- _Information supplied_:
····················

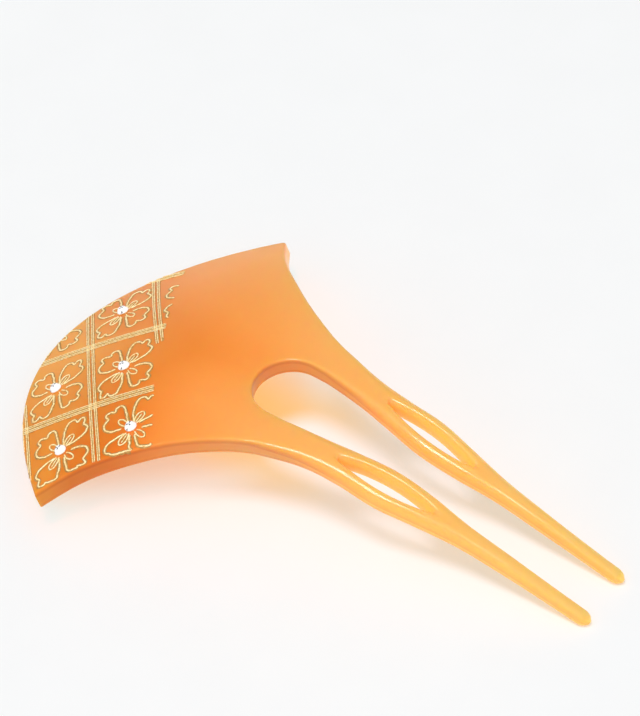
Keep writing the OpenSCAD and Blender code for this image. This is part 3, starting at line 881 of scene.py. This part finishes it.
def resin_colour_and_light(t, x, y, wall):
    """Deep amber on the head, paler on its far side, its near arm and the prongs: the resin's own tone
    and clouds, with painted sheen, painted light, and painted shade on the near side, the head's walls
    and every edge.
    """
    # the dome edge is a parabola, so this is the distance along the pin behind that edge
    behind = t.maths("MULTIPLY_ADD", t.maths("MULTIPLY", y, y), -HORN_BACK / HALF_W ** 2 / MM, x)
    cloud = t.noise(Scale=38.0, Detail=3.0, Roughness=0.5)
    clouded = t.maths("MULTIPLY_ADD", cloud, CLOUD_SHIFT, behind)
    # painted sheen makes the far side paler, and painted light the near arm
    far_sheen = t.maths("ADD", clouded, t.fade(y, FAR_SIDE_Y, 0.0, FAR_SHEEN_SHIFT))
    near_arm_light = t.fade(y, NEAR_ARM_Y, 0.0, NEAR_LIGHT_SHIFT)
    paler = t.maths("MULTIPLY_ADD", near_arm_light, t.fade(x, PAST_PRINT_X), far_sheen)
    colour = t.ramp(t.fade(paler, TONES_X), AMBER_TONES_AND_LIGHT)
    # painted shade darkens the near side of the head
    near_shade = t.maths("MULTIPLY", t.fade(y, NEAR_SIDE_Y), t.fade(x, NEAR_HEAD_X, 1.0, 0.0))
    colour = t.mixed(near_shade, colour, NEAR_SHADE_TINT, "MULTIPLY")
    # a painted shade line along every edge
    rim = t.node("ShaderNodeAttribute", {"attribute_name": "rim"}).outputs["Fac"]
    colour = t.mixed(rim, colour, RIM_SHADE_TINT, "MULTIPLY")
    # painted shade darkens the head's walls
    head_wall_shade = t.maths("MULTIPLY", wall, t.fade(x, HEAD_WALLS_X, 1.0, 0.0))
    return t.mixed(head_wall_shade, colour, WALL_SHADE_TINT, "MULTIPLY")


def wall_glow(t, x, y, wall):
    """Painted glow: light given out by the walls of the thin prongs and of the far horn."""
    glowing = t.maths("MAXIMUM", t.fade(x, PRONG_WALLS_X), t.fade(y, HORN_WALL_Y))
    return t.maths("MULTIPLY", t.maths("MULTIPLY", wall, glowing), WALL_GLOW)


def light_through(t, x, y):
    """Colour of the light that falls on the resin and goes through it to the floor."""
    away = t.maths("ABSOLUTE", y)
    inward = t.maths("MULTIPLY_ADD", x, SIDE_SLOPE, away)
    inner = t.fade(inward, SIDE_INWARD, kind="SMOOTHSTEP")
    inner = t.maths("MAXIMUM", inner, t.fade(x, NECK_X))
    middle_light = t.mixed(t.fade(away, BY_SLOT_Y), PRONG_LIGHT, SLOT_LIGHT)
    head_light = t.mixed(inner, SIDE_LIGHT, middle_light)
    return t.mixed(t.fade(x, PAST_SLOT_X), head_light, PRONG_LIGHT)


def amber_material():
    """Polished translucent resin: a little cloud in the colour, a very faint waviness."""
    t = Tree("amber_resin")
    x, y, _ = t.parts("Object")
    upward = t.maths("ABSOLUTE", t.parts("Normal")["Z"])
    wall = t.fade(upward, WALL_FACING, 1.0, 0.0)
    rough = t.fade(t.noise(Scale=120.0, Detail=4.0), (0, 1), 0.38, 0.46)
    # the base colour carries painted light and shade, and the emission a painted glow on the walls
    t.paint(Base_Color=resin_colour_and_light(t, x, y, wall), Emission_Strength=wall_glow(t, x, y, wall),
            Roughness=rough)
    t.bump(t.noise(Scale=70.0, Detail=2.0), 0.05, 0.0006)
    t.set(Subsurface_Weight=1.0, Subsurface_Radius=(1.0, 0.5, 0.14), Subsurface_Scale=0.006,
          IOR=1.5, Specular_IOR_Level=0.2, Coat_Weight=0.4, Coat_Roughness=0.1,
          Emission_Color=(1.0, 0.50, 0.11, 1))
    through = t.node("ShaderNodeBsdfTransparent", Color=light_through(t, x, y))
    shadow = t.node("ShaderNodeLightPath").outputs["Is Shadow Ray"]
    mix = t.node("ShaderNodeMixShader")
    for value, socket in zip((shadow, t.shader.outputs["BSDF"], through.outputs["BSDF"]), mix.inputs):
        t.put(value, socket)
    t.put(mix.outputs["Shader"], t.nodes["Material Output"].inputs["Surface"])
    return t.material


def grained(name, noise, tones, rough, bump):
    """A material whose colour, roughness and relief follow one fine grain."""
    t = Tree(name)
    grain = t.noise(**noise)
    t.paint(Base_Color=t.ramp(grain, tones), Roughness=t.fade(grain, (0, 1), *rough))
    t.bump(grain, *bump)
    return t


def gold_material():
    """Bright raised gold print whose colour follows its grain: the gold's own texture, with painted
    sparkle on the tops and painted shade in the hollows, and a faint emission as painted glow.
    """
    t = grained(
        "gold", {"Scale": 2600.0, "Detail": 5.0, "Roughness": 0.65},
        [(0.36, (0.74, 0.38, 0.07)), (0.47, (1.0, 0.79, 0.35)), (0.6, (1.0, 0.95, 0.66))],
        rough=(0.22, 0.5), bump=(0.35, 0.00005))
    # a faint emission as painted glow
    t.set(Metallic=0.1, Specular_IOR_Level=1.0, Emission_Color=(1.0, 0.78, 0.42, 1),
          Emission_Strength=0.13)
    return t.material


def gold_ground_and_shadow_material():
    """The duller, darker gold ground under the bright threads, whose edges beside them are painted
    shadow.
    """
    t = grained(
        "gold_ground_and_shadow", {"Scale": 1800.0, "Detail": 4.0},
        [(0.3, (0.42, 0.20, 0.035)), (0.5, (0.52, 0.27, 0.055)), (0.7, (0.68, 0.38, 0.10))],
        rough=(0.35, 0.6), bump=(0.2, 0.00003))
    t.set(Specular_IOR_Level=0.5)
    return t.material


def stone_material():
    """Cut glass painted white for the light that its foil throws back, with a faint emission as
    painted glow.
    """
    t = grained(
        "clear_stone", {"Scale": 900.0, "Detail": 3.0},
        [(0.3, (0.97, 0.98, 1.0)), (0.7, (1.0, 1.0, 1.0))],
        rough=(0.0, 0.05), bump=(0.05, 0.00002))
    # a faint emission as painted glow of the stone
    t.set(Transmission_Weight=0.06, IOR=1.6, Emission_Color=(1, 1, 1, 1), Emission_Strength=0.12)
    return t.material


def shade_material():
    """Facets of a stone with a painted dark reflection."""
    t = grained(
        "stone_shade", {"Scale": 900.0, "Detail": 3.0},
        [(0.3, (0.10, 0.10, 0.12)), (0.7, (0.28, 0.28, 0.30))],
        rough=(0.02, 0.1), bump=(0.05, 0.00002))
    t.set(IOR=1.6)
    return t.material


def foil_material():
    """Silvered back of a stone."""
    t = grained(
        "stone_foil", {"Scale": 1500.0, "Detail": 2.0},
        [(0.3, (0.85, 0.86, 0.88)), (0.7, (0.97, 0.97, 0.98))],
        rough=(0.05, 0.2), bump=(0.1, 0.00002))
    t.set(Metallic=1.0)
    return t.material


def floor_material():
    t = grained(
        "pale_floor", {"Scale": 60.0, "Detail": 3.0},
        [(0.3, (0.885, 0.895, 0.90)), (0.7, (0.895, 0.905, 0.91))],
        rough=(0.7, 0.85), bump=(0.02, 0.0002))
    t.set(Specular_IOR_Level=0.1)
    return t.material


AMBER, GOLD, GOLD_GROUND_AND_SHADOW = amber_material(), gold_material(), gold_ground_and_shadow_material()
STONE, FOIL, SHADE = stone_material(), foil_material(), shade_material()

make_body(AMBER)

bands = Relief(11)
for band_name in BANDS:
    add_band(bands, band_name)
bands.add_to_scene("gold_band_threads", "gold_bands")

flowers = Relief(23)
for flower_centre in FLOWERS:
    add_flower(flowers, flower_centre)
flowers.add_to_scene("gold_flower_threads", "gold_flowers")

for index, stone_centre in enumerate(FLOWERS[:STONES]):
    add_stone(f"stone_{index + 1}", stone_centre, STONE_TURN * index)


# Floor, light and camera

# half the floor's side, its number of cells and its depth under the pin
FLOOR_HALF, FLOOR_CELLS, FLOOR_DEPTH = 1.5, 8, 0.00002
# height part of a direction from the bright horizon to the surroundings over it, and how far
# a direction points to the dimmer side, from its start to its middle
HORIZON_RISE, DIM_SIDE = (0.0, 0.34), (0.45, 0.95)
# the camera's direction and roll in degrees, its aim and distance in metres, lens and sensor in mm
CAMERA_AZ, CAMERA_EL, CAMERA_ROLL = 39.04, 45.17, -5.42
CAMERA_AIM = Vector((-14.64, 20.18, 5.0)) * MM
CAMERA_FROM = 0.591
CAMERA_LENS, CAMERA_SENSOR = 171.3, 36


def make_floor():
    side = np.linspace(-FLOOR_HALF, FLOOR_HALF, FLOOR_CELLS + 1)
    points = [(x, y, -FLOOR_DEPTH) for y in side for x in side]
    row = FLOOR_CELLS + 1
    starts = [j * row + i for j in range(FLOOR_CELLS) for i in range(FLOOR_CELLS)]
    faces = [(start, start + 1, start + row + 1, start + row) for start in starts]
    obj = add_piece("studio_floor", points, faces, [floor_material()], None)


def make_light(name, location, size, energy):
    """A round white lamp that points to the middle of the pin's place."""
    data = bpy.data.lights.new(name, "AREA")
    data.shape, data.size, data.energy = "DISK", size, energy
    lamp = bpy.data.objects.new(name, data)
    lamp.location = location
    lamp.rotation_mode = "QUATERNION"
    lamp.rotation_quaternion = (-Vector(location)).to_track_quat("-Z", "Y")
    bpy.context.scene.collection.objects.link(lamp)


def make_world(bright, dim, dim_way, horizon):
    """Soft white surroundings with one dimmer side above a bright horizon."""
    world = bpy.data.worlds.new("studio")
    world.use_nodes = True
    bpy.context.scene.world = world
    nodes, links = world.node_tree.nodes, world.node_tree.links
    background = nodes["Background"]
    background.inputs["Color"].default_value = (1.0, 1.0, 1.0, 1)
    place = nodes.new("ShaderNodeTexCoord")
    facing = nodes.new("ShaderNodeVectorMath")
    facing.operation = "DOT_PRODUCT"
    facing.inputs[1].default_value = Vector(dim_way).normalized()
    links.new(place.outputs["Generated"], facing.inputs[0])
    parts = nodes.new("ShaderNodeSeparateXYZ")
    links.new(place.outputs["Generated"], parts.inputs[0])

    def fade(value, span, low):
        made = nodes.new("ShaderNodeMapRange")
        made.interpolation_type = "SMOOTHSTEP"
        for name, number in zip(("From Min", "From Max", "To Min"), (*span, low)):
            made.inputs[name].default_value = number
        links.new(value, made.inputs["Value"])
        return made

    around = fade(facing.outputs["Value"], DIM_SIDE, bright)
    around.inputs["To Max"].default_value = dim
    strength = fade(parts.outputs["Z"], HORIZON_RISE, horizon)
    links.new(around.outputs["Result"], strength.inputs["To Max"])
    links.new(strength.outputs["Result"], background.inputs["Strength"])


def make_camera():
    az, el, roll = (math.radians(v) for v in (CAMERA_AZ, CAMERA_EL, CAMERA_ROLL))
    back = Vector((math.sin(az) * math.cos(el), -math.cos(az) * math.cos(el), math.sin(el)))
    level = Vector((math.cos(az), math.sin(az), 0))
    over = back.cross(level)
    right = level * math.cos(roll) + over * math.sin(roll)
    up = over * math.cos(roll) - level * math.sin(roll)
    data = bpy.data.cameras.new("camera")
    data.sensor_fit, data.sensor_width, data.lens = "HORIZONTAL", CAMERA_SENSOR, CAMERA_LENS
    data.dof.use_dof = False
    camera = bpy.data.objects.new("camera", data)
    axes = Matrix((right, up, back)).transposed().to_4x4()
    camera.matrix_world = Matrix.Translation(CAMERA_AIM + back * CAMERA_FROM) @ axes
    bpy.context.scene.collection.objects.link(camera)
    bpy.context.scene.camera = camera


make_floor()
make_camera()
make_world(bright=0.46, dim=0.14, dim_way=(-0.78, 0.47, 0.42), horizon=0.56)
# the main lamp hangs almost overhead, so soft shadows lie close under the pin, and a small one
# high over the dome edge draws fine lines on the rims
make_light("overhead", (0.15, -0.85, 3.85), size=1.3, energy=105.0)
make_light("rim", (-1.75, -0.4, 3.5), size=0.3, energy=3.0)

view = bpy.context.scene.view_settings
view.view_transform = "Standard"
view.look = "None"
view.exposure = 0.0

····················

- _Objective_: Copy the lines from the start of the data verbatim, stopping after the line containing "wall, glowing), WALL_GLOW)".

- _Solution_:
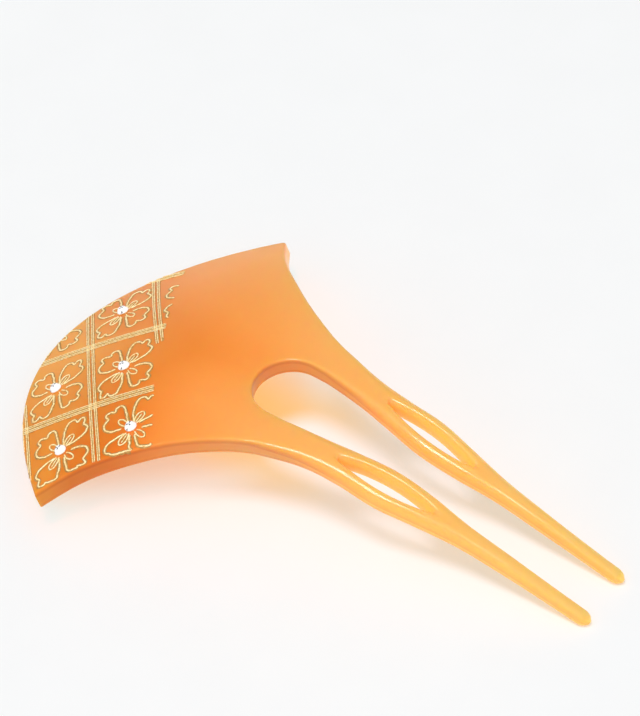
Keep writing the OpenSCAD and Blender code for this image. This is part 3, starting at line 881 of scene.py. This part finishes it.
def resin_colour_and_light(t, x, y, wall):
    """Deep amber on the head, paler on its far side, its near arm and the prongs: the resin's own tone
    and clouds, with painted sheen, painted light, and painted shade on the near side, the head's walls
    and every edge.
    """
    # the dome edge is a parabola, so this is the distance along the pin behind that edge
    behind = t.maths("MULTIPLY_ADD", t.maths("MULTIPLY", y, y), -HORN_BACK / HALF_W ** 2 / MM, x)
    cloud = t.noise(Scale=38.0, Detail=3.0, Roughness=0.5)
    clouded = t.maths("MULTIPLY_ADD", cloud, CLOUD_SHIFT, behind)
    # painted sheen makes the far side paler, and painted light the near arm
    far_sheen = t.maths("ADD", clouded, t.fade(y, FAR_SIDE_Y, 0.0, FAR_SHEEN_SHIFT))
    near_arm_light = t.fade(y, NEAR_ARM_Y, 0.0, NEAR_LIGHT_SHIFT)
    paler = t.maths("MULTIPLY_ADD", near_arm_light, t.fade(x, PAST_PRINT_X), far_sheen)
    colour = t.ramp(t.fade(paler, TONES_X), AMBER_TONES_AND_LIGHT)
    # painted shade darkens the near side of the head
    near_shade = t.maths("MULTIPLY", t.fade(y, NEAR_SIDE_Y), t.fade(x, NEAR_HEAD_X, 1.0, 0.0))
    colour = t.mixed(near_shade, colour, NEAR_SHADE_TINT, "MULTIPLY")
    # a painted shade line along every edge
    rim = t.node("ShaderNodeAttribute", {"attribute_name": "rim"}).outputs["Fac"]
    colour = t.mixed(rim, colour, RIM_SHADE_TINT, "MULTIPLY")
    # painted shade darkens the head's walls
    head_wall_shade = t.maths("MULTIPLY", wall, t.fade(x, HEAD_WALLS_X, 1.0, 0.0))
    return t.mixed(head_wall_shade, colour, WALL_SHADE_TINT, "MULTIPLY")


def wall_glow(t, x, y, wall):
    """Painted glow: light given out by the walls of the thin prongs and of the far horn."""
    glowing = t.maths("MAXIMUM", t.fade(x, PRONG_WALLS_X), t.fade(y, HORN_WALL_Y))
    return t.maths("MULTIPLY", t.maths("MULTIPLY", wall, glowing), WALL_GLOW)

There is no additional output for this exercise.